* **SHORT EXERCISE**:
Which lines below hold the word "frame"? Copy all of them.

================================

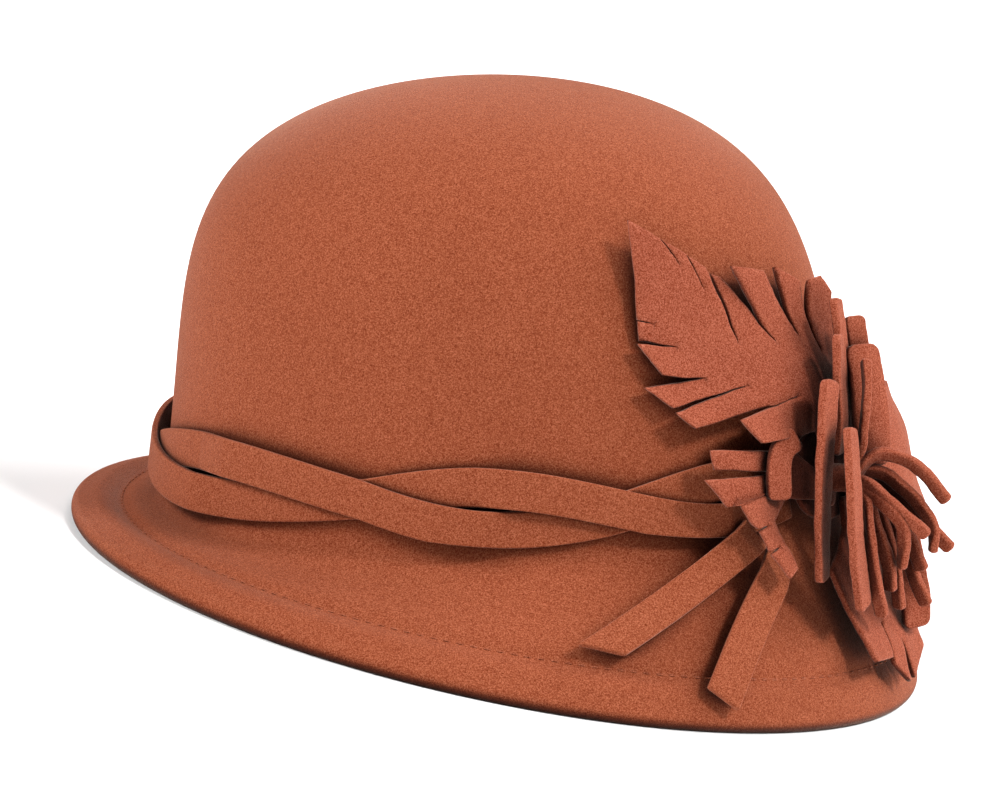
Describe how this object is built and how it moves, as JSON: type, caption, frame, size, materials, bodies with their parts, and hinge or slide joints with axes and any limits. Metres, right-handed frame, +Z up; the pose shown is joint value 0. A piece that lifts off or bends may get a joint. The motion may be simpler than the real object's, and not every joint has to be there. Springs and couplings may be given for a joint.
{
  "type": "felt cloche hat",
  "caption": "Rounded felt hat with a short down-turned brim, a twisted felt band with two tails, and a fringed felt flower with leaves on one side.",
  "frame": {"origin": "middle of the flat ring that the hem of the brim rests on, in the plane of that ring", "axes": "+Z up through the crown, -X towards the front of the hat over the wearer's face, -Y the side that the flower leans towards"},
  "size_m": [0.2524, 0.238, 0.1517],
  "materials": {
    "felt_body": "rust-brown wool felt, fine short nap, matte with a soft sheen at grazing angles",
    "felt_band": "rust-brown wool felt strips with cut edges, matte",
    "felt_flower": "slightly pinker rust wool felt with cut edges, matte",
    "ribbon": "dark brown grosgrain ribbon with fine cross ribs",
    "thread": "rust sewing thread",
    "wire": "plain drawn steel wire"
  },
  "bodies": {
    "root": {"felt_body": "felt_body", "brim_wire": "wire", "hem_thread": "thread", "sweatband": "ribbon", "band_strip_a": "felt_band", "band_strip_b": "felt_band", "flower_backing": "felt_flower", "flower_fringe": "felt_flower", "leaf_upper": "felt_flower", "leaf_left": "felt_flower", "leaf_right": "felt_flower", "leaf_lower": "felt_flower", "petal_01": "felt_flower", "petal_02": "felt_flower", "petal_03": "felt_flower", "petal_04": "felt_flower", "petal_05": "felt_flower", "petal_06": "felt_flower", "petal_07": "felt_flower", "petal_08": "felt_flower"},
    "tail_long": {"tail_long": "felt_band"},
    "tail_short": {"tail_short": "felt_band"}
  },
  "joints": [
    {"name": "tail_long_lift", "type": "hinge", "parent": "root", "child": "tail_long", "pos_m": [0.06442, -0.07276, 0.04714], "axis": [-0.7745, -0.1091, 0.6231], "range_deg": [0, 40]},
    {"name": "tail_short_lift", "type": "hinge", "parent": "root", "child": "tail_short", "pos_m": [0.07388, -0.07319, 0.03853], "axis": [-0.8354, -0.0692, 0.5452], "range_deg": [0, 40]}
  ]
}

================================

* **THE REPLY**:
Describe how this object is built and how it moves, as JSON: type, caption, frame, size, materials, bodies with their parts, and hinge or slide joints with axes and any limits. Metres, right-handed frame, +Z up; the pose shown is joint value 0. A piece that lifts off or bends may get a joint. The motion may be simpler than the real object's, and not every joint has to be there. Springs and couplings may be given for a joint.
  "frame": {"origin": "middle of the flat ring that the hem of the brim rests on, in the plane of that ring", "axes": "+Z up through the crown, -X towards the front of the hat over the wearer's face, -Y the side that the flower leans towards"},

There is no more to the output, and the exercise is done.